=== The exercise ===
Nothing should be output except the lines from the one containing "rail_stop_screws();" through the one containing "# The inner", both ends included, each repeated exactly.
Begin
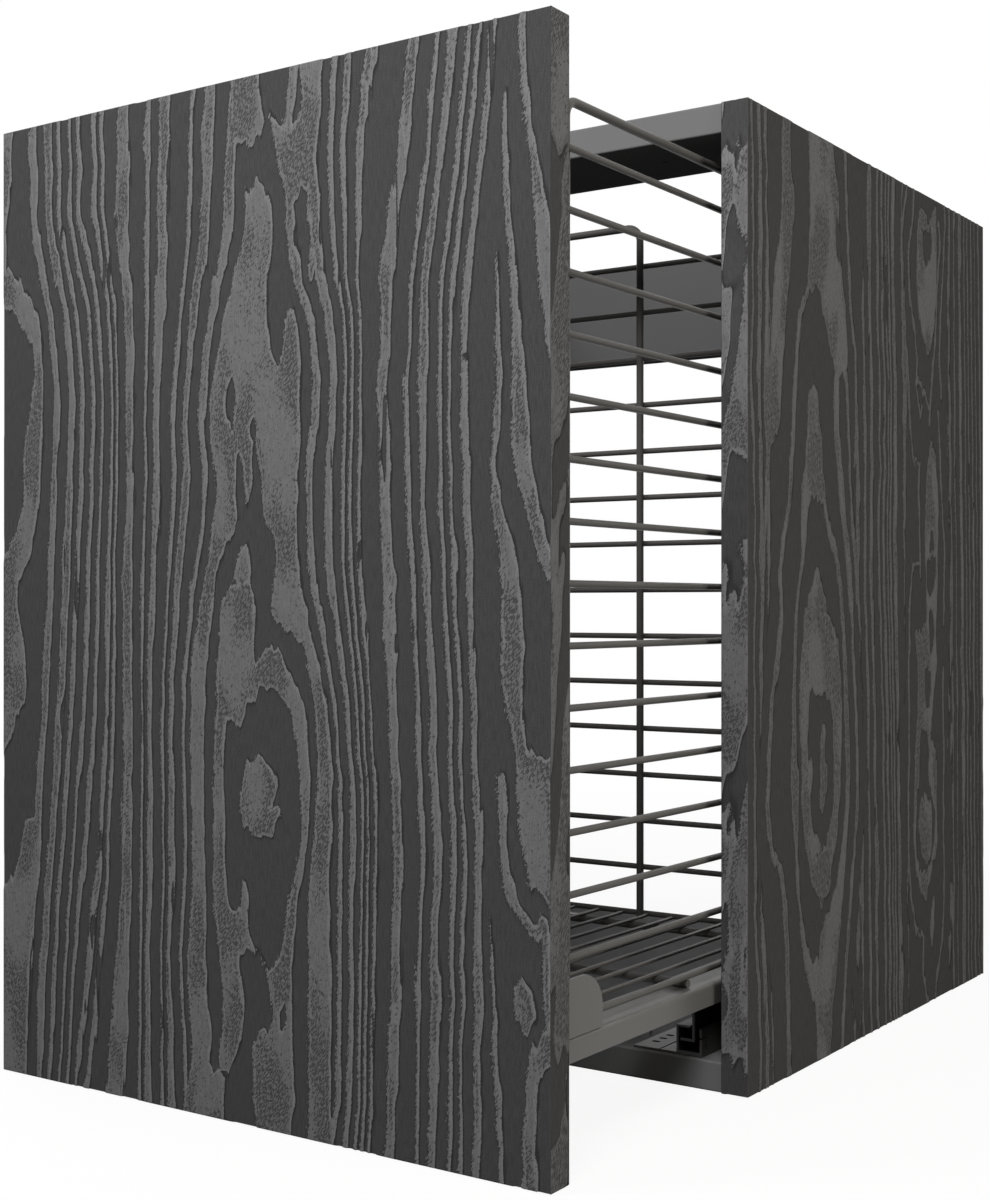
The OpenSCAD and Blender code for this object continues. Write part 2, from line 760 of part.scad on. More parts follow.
// Holes from x0 to x1 for the rivets that hold a slide, in line with the spacers
module slide_rivet_holes(x0, x1, shift) {
    for (y = spacer_ys())
        rod_x(x0 - cut, x1 + cut, y - shift, slide_mid_z, slide_rivet_d + 2 * fit_gap);
}

module slide_outer(side) {
    color(black_steel) on_side(side) {
        difference() {
            slide_section(runner_y, runner_end_y) difference() {
                c_section(0, outer_lip_u, slide_h / 2, slide_sheet, outer_lip);
                race(outer_ball_u, outer_face_v + race_depth, 1, outer_ball_d);
            }
            slide_rivet_holes(slide_outer_x - slide_sheet, slide_outer_x, 0);
        }
        cage_stops(slide_sheet, 0);
    }
}

module slide_middle(side) {
    color(black_steel) on_side(side) {
        slide_section(runner_y - middle_shift, runner_end_y - middle_shift) difference() {
            c_section(middle_back_u, middle_lip_u, middle_top_v, slide_sheet, middle_lip);
            race(outer_ball_u, middle_top_v - race_depth, -1, outer_ball_d);
            race(inner_ball_u, middle_face_v + race_depth, 1, inner_ball_d);
        }
        cage_stops(middle_back_u + slide_sheet, middle_shift);
    }
}

module slide_inner(side) {
    color(black_steel) on_side(side) difference() {
        slide_section(runner_y - rest_opening, runner_end_y - rest_opening) difference() {
            mirror([1, 0]) translate([-slide_w, 0])
                c_section(0, slide_w - inner_lip_u, inner_top_v, slide_sheet, 0);
            race(inner_ball_u, inner_top_v - race_depth, -1, inner_ball_d);
        }
        slide_rivet_holes(slide_inner_x, slide_inner_x + slide_sheet, rest_opening);
    }
}

// Rivets through the uprights, flush inside the outer members
module slide_rivets() {
    x = upright_outer_x;
    color(zinc) on_both_sides() for (y = spacer_ys()) {
        rod_x(slide_outer_x - slide_sheet, x, y, slide_mid_z, slide_rivet_d);
        rod_x(x, x + rivet_head_h, y, slide_mid_z, slide_rivet_head_d);
    }
}

// C-shaped strip that holds a row of balls above and a row below
module ball_cage(side, u0, v, ball_u, ball_d, mid_y) {
    u1 = ball_u + ball_d / 2 + cage_land;
    color(zinc) on_side(side) difference() {
        slide_section(mid_y - cage_len / 2, mid_y + cage_len / 2)
            for (s = [0, 1]) mirror([0, s]) {
                translate([u0, 0]) square([cage_sheet, v + cage_sheet / 2]);
                translate([u0, v - cage_sheet / 2]) square([u1 - u0, cage_sheet]);
            }
        ball_rows(ball_u, v, mid_y)
            cylinder(h = 2 * cage_sheet, d = ball_d + 2 * fit_gap, center = true, $fn = ball_fn);
    }
}

module outer_ball_cage(side) {
    ball_cage(side, slide_sheet + cage_margin, outer_ball_v, outer_ball_u, outer_ball_d,
        cage_mid_y - outer_cage_shift);
}

module inner_ball_cage(side) {
    ball_cage(side, middle_back_u + slide_sheet + cage_margin, inner_ball_v, inner_ball_u,
        inner_ball_d, cage_mid_y - inner_cage_shift);
}

module outer_balls() {
    color(ball_steel) on_both_sides()
        ball_rows(outer_ball_u, outer_ball_v, cage_mid_y - outer_cage_shift)
            sphere(d = outer_ball_d, $fn = ball_fn);
}

module inner_balls() {
    color(ball_steel) on_both_sides()
        ball_rows(inner_ball_u, inner_ball_v, cage_mid_y - inner_cage_shift)
            sphere(d = inner_ball_d, $fn = ball_fn);
}

// ---------- Tray rails, front and brackets ----------

// Inverted U with a rounded upper edge and a return flange under the outer wall
module tray_rail_section() {
    difference() {
        union() {
            translate([rail_inner_x, rail_bottom_z])
                square([rail_w, rail_top_z - rail_bottom_z - rail_edge_r]);
            translate([rail_inner_x, rail_top_z - rail_edge_r])
                square([rail_w - rail_edge_r, rail_edge_r]);
            translate([rail_outer_x - rail_edge_r, rail_top_z - rail_edge_r])
                circle(rail_edge_r);
        }
        translate([slide_inner_x, rail_bottom_z + rail_sheet]) square(
            [rail_w - 2 * rail_sheet, rail_top_z - rail_bottom_z - rail_sheet - rail_edge_r]);
        translate([slide_inner_x, rail_bottom_z + rail_sheet]) square(
            [rail_w - rail_sheet - rail_edge_r, rail_top_z - rail_bottom_z - 2 * rail_sheet]);
        translate([rail_outer_x - rail_edge_r, rail_top_z - rail_edge_r])
            circle(rail_edge_r - rail_sheet);
        translate([slide_inner_x, rail_bottom_z - cut])
            square([rail_w - rail_sheet - rail_return, rail_sheet + 2 * cut]);
    }
    translate([rail_inner_x, rail_wall_z]) square([rail_sheet, slide_mid_z - rail_wall_z]);
}

module tray_rail(side) {
    color(coated_steel) on_side(side) difference() {
        along_y(tray_front_y, tray_back_y) tray_rail_section();
        rod_z(rail_bottom_z - cut, rail_bottom_z + rail_sheet + cut, stop_x, stop_y,
            stop_screw_d + 2 * fit_gap);
        slide_rivet_holes(rail_inner_x, slide_inner_x, rest_opening);
    }
}

// Rivets through the rails' inner walls and the inner slide members
module rail_rivets() {
    tail_x = slide_inner_x + slide_sheet;
    color(zinc) on_both_sides() for (y = spacer_ys()) translate([0, y - rest_opening, 0]) {
        rod_x(rail_inner_x - rivet_head_h, rail_inner_x, 0, slide_mid_z, slide_rivet_head_d);
        rod_x(rail_inner_x, tail_x, 0, slide_mid_z, slide_rivet_d);
        rod_x(tail_x, tail_x + rivet_tail_h, 0, slide_mid_z, slide_rivet_head_d);
    }
}

module rail_stop_screws() {
    color(black_steel) on_both_sides() {
        rod_z(rail_bottom_z - stop_screw_tip, rail_bottom_z + rail_sheet, stop_x, stop_y,
            stop_screw_d);
        rod_z(rail_bottom_z + rail_sheet, rail_bottom_z + rail_sheet + screw_head_h, stop_x,
            stop_y, 2 * stop_screw_d);
    }
}

module front_panel() {
    color(grained) difference() {
        bevelled_board(-front_panel_x, front_panel_x, front_back_y - front_t, front_back_y,
            0, front_panel_h, panel_bevel);
        front_screw_shapes(fit_gap);
    }
}

module front_buffers() {
    buffer_x = (inner_x + front_panel_x) / 2;
    color(buffer_grey) on_both_sides() for (z = [buffer_inset, front_panel_h - buffer_inset])
        translate([buffer_x, front_back_y, z]) rotate([-90, 0, 0])
            cylinder(h = buffer_t, d1 = buffer_d, d2 = buffer_end_d);
}

// Side wing beside the basket, with a rounded upper corner, and a plate behind the front
module front_bracket(side) {
    wing_top = rail_top_z + bracket_rise;
    wing_end = front_back_y + bracket_len;
    r = bracket_corner_r;
    color(coated_steel) on_side(side) difference() {
        union() {
            along_x(rail_outer_x - bracket_sheet, rail_outer_x) intersection() {
                translate([front_back_y, rail_top_z]) square([bracket_len, bracket_rise]);
                union() {
                    translate([front_back_y, rail_top_z])
                        square([bracket_len - r, bracket_rise]);
                    translate([front_back_y, rail_top_z])
                        square([bracket_len, bracket_rise - r]);
                    translate([wing_end - r, wing_top - r]) circle(r);
                }
            }
            along_y(front_back_y, tray_front_y)
                round_rect(rail_outer_x - bracket_plate_w, rail_outer_x, bracket_bottom_z,
                    wing_top, plate_corner_r);
        }
        for (z = bracket_screw_rises) rod_y(front_back_y - cut, tray_front_y + cut,
            bracket_screw_x, rail_top_z + z, front_screw_d + 2 * fit_gap);
    }
}

module at_clips() {
    for (s = [-1, 1]) translate([s * end_leg_spread / 2, front_back_y, clip_mid_z]) children();
}

// Blocks that hold the front frame's legs to the back of the front
module upper_clips() {
    leg_y = basket_front_gap + wire_seat;
    back = leg_y + frame_d / 2 + clip_back_t;
    color(black_steel) at_clips() difference() {
        along_x(-clip_w / 2, clip_w / 2)
            round_rect(0, back, -clip_h / 2, clip_h / 2, board_edge_r);
        rod_z(-clip_h, clip_h, 0, leg_y, frame_d + 2 * fit_gap);
        for (s = [-1, 1]) translate([s * clip_screw_x, 0, 0]) {
            rod_y(-cut, back, 0, 0, front_screw_d + 2 * fit_gap);
            rod_y(bracket_sheet, back + cut, 0, 0, clip_screw_room_d);
        }
    }
}

module front_screw(grow) {
    rod_y(-front_screw_len - grow, bracket_sheet, 0, 0, front_screw_d + 2 * grow);
}

module at_front_screws() {
    on_both_sides() for (z = bracket_screw_rises)
        translate([bracket_screw_x, front_back_y, rail_top_z + z]) children();
    at_clips() for (s = [-1, 1]) translate([s * clip_screw_x, 0, 0]) children();
}

module front_screw_shapes(grow) {
    at_front_screws() front_screw(grow);
}

module front_screws() {
    color(zinc) at_front_screws() {
        front_screw(0);
        translate([0, bracket_sheet, 0]) rotate([-90, 0, 0]) screw_head(front_screw_d);
    }
}

// ---------- Basket ----------

module hoop(i) {
    x = hoop_x - hoop_corner_r;
    y_mid = (basket_front_y + basket_back_y) / 2;
    y = basket_d / 2 - hoop_corner_r;
    color(wire_grey) translate([0, y_mid, first_hoop_z + i * hoop_pitch])
        for (a = [0, 1]) mirror([a, 0, 0]) {
            rod_y(-y, y, hoop_x, 0, hoop_d);
            for (b = [0, 1]) mirror([0, b, 0]) {
                translate([x, y, 0]) wire_bend(hoop_corner_r, hoop_d);
                rod_x(0, x, basket_d / 2, 0, hoop_d);
            }
        }
}

module side_frame(side) {
    spread = side_leg_back_y - side_leg_front_y;
    color(wire_grey) on_side(side)
        translate([side_frame_x, (side_leg_back_y + side_leg_front_y) / 2, 0])
            rotate([0, 0, 90])
                bent_frame(spread, rail_top_z + weld_gap, frame_top_z, frame_bend_r, frame_d);
}

module end_frame(y) {
    color(wire_grey) translate([0, y, 0])
        bent_frame(end_leg_spread, end_leg_z, frame_top_z, frame_bend_r, frame_d);
}

module back_frame() {
    end_frame(basket_back_y - wire_seat);
}

module front_frame() {
    end_frame(basket_front_y + wire_seat);
}

module cross_wires() {
    color(wire_grey) for (i = [0 : cross_count - 1])
        rod_x(-hoop_x - cross_end, hoop_x + cross_end,
            basket_back_y - cross_back_inset - i * cross_pitch, cross_z, cross_d);
}

module floor_wires() {
    reach = hoop_d / 2 + weld_gap;
    color(wire_grey) for (i = [1 : floor_spaces - 1])
        rod_y(basket_front_y + reach, basket_back_y - reach, -hoop_x + i * floor_wire_step,
            floor_top_z + floor_wire_d / 2, floor_wire_d);
}

// ---------- Pieces ----------

side_panel("left");  // left_side_panel
side_panel("right");  // right_side_panel
bottom_panel();
front_top_rail();
rear_rail();
dowels();
cam_housings();
cam_bolts();
base_plate("left");  // base_plate_left
base_plate("right");  // base_plate_right
base_plate_screws();
runner_channel("left");  // runner_channel_left
runner_channel("right");  // runner_channel_right
runner_upright("left");  // runner_upright_left
runner_upright("right");  // runner_upright_right
runner_spacers();
slide_outer("left");  // slide_outer_left
slide_outer("right");  // slide_outer_right
slide_rivets();
outer_ball_cage("left");  // outer_ball_cage_left
outer_ball_cage("right");  // outer_ball_cage_right
outer_balls();
slide_middle("left");  // slide_middle_left
slide_middle("right");  // slide_middle_right
inner_ball_cage("left");  // inner_ball_cage_left
inner_ball_cage("right");  // inner_ball_cage_right
inner_balls();
slide_inner("left");  // slide_inner_left
slide_inner("right");  // slide_inner_right
tray_rail("left");  // tray_rail_left
tray_rail("right");  // tray_rail_right
rail_rivets();
rail_stop_screws();
front_panel();
front_buffers();
front_bracket("left");  // front_bracket_left
front_bracket("right");  // front_bracket_right
upper_clips();
front_screws();
side_frame("left");  // side_frame_left
side_frame("right");  // side_frame_right
back_frame();
front_frame();
cross_wires();
floor_wires();
for (i = [0 : hoop_count - 1])
    hoop(i);
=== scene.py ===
import math

import bpy
import numpy as np
from mathutils import Matrix, Vector
from mathutils.geometry import delaunay_2d_cdt


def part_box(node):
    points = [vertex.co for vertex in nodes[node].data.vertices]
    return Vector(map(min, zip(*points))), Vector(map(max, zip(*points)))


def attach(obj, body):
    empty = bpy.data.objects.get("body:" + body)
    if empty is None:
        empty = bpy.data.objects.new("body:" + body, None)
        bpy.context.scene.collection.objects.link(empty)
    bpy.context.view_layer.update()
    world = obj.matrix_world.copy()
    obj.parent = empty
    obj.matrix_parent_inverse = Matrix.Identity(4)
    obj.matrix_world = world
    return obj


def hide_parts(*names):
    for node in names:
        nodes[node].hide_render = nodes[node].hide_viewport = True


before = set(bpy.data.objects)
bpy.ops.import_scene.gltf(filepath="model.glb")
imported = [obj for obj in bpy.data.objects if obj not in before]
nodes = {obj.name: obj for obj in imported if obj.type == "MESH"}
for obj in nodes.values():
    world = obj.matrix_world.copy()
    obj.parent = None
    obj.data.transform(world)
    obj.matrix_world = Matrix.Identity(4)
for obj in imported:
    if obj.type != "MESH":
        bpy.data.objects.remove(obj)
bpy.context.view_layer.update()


# ---------- Side panels ----------
# Two 22 mm boards stand on edge and carry the whole unit. Their outer faces and edges wear a
# charcoal softwood decor, pressed so that its pale bands stand proud of the dark ground.
# The inner faces are smooth laminate, and the edges are eased by 0.8 mm.

MM = 0.001
RELIEF = 0.45  # mm from the dark ground up to the top of a pale band
BAND_FLANK = 1.4  # mm across a band's rising edge
EDGE_EASE = 0.8  # mm
ACROSS_STEP = 1.3  # mm between the mesh's lines across the grain
ALONG_STEP = 4.0  # mm between its lines along the grain
THICKNESS_STEP = 2.0  # mm between its lines through the board
INNER_STEP = 30.0  # mm between points on the smooth inner face
WIDEST_BAND = 4.0  # mm, where the distance to a band's edge stops counting
NOISE_CELLS = 256  # chance values along each side of a noise, before it repeats
NOISE_START = 1000  # the cell that lies at zero
FAR_AWAY = 1e9  # mm
TINY = 1e-9  # keeps a divisor from zero


def smooth_noise(u, v, u_size, v_size, seed):
    """Smooth chance values from -1 to 1, in lumps of u_size by v_size."""
    lattice = np.random.RandomState(seed).uniform(-1, 1, (NOISE_CELLS, NOISE_CELLS))
    a, b = u / u_size + NOISE_START, v / v_size + NOISE_START
    i, j = np.floor(a).astype(int), np.floor(b).astype(int)
    s, t = a - i, b - j
    s, t = s * s * (3 - 2 * s), t * t * (3 - 2 * t)
    i, next_i = i % NOISE_CELLS, (i + 1) % NOISE_CELLS
    j, next_j = j % NOISE_CELLS, (j + 1) % NOISE_CELLS
    lower = lattice[i, j] * (1 - s) + lattice[next_i, j] * s
    upper = lattice[i, next_j] * (1 - s) + lattice[next_i, next_j] * s
    return lower * (1 - t) + upper * t


# How far the grain bends, jogs and shakes sideways, in mm, each with the size of its lumps
BEND, BEND_LUMP = 4.5, (120, 130)
JOG, JOG_LUMP = 2.2, (60, 26)
SHAKE, SHAKE_LUMP = 0.7, (22, 11)
JOG_SHARPNESS = 1.7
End
=== Response to this exercise ===
rail_stop_screws();
front_panel();
front_buffers();
front_bracket("left");  // front_bracket_left
front_bracket("right");  // front_bracket_right
upper_clips();
front_screws();
side_frame("left");  // side_frame_left
side_frame("right");  // side_frame_right
back_frame();
front_frame();
cross_wires();
floor_wires();
for (i = [0 : hoop_count - 1])
    hoop(i);
=== scene.py ===
import math

import bpy
import numpy as np
from mathutils import Matrix, Vector
from mathutils.geometry import delaunay_2d_cdt


def part_box(node):
    points = [vertex.co for vertex in nodes[node].data.vertices]
    return Vector(map(min, zip(*points))), Vector(map(max, zip(*points)))


def attach(obj, body):
    empty = bpy.data.objects.get("body:" + body)
    if empty is None:
        empty = bpy.data.objects.new("body:" + body, None)
        bpy.context.scene.collection.objects.link(empty)
    bpy.context.view_layer.update()
    world = obj.matrix_world.copy()
    obj.parent = empty
    obj.matrix_parent_inverse = Matrix.Identity(4)
    obj.matrix_world = world
    return obj


def hide_parts(*names):
    for node in names:
        nodes[node].hide_render = nodes[node].hide_viewport = True


before = set(bpy.data.objects)
bpy.ops.import_scene.gltf(filepath="model.glb")
imported = [obj for obj in bpy.data.objects if obj not in before]
nodes = {obj.name: obj for obj in imported if obj.type == "MESH"}
for obj in nodes.values():
    world = obj.matrix_world.copy()
    obj.parent = None
    obj.data.transform(world)
    obj.matrix_world = Matrix.Identity(4)
for obj in imported:
    if obj.type != "MESH":
        bpy.data.objects.remove(obj)
bpy.context.view_layer.update()


# ---------- Side panels ----------
# Two 22 mm boards stand on edge and carry the whole unit. Their outer faces and edges wear a
# charcoal softwood decor, pressed so that its pale bands stand proud of the dark ground.
# The inner faces are smooth laminate, and the edges are eased by 0.8 mm.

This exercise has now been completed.